EXERCISE GOAL :: From the first line of the data below, repeat each line exactly until you reach the line with "end_swell = 4; // [0:1:20]"; include that line too.

RECORDED DATA ::
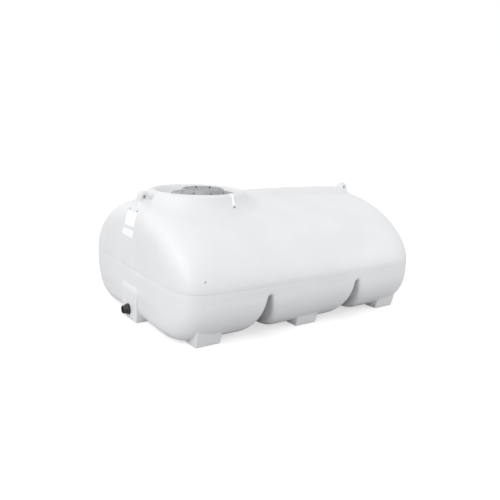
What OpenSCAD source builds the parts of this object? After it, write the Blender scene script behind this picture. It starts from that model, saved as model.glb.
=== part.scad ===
// Low-profile liquid fertilizer tank, moulded in polyethylene.
// X runs along the tank from the outlet end, Y across it and Z up from the floor.
// The origin is on the floor, under the middle of the overall size.

/* [Moulded body] */
// Length of the moulded body over its two ends
body_l = 2040; // [1700:1:2600]
// Width of the body at its parting line
body_w = 1624; // [1300:1:2000]
// Height of the crown of the body above the floor
crown_z = 846; // [740:1:1100]
// Height of the parting line
seam_z = 364; // [300:1:440]
// Height of the flat belly above the floor
belly_z = 5; // [3:1:40]
// Radius of the lower part of the sides, where they round into the belly
belly_r = 290; // [200:1:300]
// Radius of the lower edge across the ends
end_r = 106; // [80:1:150]
// Wall of the moulding
wall = 7; // [5:0.5:10]
// Length of each end piece
end_l = 162; // [140:1:190]

/* [Curves of the body] */
// Fullness of the arch over the top, where 2 is an ellipse
arch_e = 1.85; // [1.7:0.01:2.6]
// Fullness of the body towards its ends
end_e = 8.8; // [5:0.1:10]
// Swell of the middle of each end
end_swell = 4; // [0:1:20]

/* [Valleys between the pods] */
// Distance of each valley from the middle of the tank
valley_x = 391; // [340:1:440]
// Height of the top of a valley above the floor
valley_z = 296; // [220:1:310]
// Radius at the top of a valley
valley_r = 48; // [30:1:56]
// Lean of the valley's walls
valley_lean = 5; // [2:1:9]
// Radius of the pods' lower corners beside a valley
pod_r = 98; // [60:1:110]

/* [Manway turret] */
// Distance of the turret's axis from the middle of the tank
turret_x = 492; // [460:1:530]
// Outer diameter of the turret
turret_d = 674; // [620:1:690]
// Height of the turret's rim above the floor
turret_z = 882; // [870:1:920]
// Depth of the recess inside the rim
recess_d = 47; // [30:1:60]
// Thickness of the rim
rim_t = 16; // [12:1:24]
// Height of the flat band under the rim
turret_flat = 6; // [2:1:14]
// Radius of the flare from the turret into the crown
turret_flare = 112; // [104:1:130]

/* [Lid] */
// Distance of the lid's axis from the middle of the tank
lid_x = 456; // [440:1:480]
// Diameter of the lid over its flange
lid_d = 455; // [420:1:480]
// Thickness of the lid's flange
lid_flange_t = 12; // [8:1:16]
// Diameter of the top of the raised cap
cap_d = 294; // [260:1:320]
// Height of the raised cap above the flange
cap_h = 34; // [24:1:44]
// Slope of the cap's side, from its foot to its top
cap_slope = 19; // [10:1:26]
// Wall of the lid
lid_wall = 5; // [4:0.5:8]
// Finger recesses round the cap
grips = 8; // [6:1:12]
// Bore of the manway
manway_d = 400; // [360:1:410]
// Width of the lid's tether
tether_w = 16; // [10:1:24]
// Thickness of the tether
tether_t = 3; // [2:0.5:4]
// Reach of the tether from the turret's wall on to the lid
tether_l = 116; // [108:1:130]
// Thickness of the lid's gasket
gasket_t = 3; // [2:0.5:5]
// Gap that the gasket's seats leave
seat_gap = 0.3; // [0.2:0.1:0.5]

/* [Spine] */
// Width of the ridge along the crown
spine_w = 184; // [150:1:240]
// Height of the ridge's top above the floor
spine_z = 862; // [856:1:878]

/* [Lifting eyes] */
// Distance of each lifting eye from the middle of the tank
eye_x = 914; // [905:1:930]
// Height of the eyes' holes above the floor
eye_z = 853; // [846:1:866]
// Diameter of a lug
eye_d = 82; // [80:1:100]
// Thickness of a lug
eye_t = 44; // [36:1:56]
// Diameter of the shackle hole
eye_bore = 24; // [18:1:30]

/* [Feet] */
// Distance of the outer feet from the middle of the tank
foot_x = 796; // [760:1:830]
// Length of a foot on the floor
foot_l = 160; // [130:1:200]
// Distance of the feet's outer faces from the middle plane, at the floor
foot_y = 702; // [680:1:720]
// Width of a foot
foot_w = 130; // [110:1:160]
// Height to which a foot runs up into the body
foot_h = 130; // [110:1:150]
// Draft of a foot's ends over that height
foot_draft = 13; // [0:1:20]
// Lean of a foot's outer face over that height
foot_lean = 14; // [0:1:20]
// Diameter of the hole through a foot
foot_bore = 12; // [8:1:14]
// Height of that hole
foot_bore_z = 18; // [14:1:20]

/* [Sump and outlet] */
// Width of the sump
sump_w = 250; // [160:1:280]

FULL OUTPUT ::
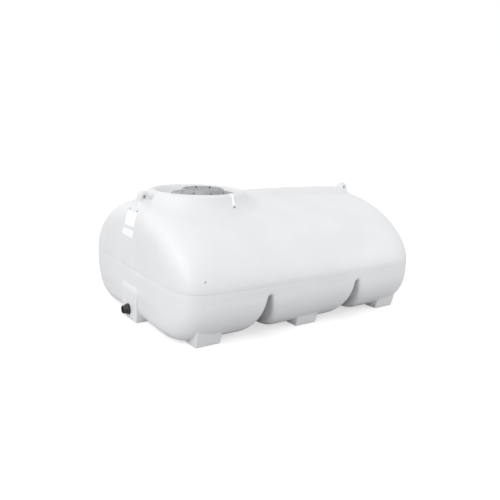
What OpenSCAD source builds the parts of this object? After it, write the Blender scene script behind this picture. It starts from that model, saved as model.glb.
=== part.scad ===
// Low-profile liquid fertilizer tank, moulded in polyethylene.
// X runs along the tank from the outlet end, Y across it and Z up from the floor.
// The origin is on the floor, under the middle of the overall size.

/* [Moulded body] */
// Length of the moulded body over its two ends
body_l = 2040; // [1700:1:2600]
// Width of the body at its parting line
body_w = 1624; // [1300:1:2000]
// Height of the crown of the body above the floor
crown_z = 846; // [740:1:1100]
// Height of the parting line
seam_z = 364; // [300:1:440]
// Height of the flat belly above the floor
belly_z = 5; // [3:1:40]
// Radius of the lower part of the sides, where they round into the belly
belly_r = 290; // [200:1:300]
// Radius of the lower edge across the ends
end_r = 106; // [80:1:150]
// Wall of the moulding
wall = 7; // [5:0.5:10]
// Length of each end piece
end_l = 162; // [140:1:190]

/* [Curves of the body] */
// Fullness of the arch over the top, where 2 is an ellipse
arch_e = 1.85; // [1.7:0.01:2.6]
// Fullness of the body towards its ends
end_e = 8.8; // [5:0.1:10]
// Swell of the middle of each end
end_swell = 4; // [0:1:20]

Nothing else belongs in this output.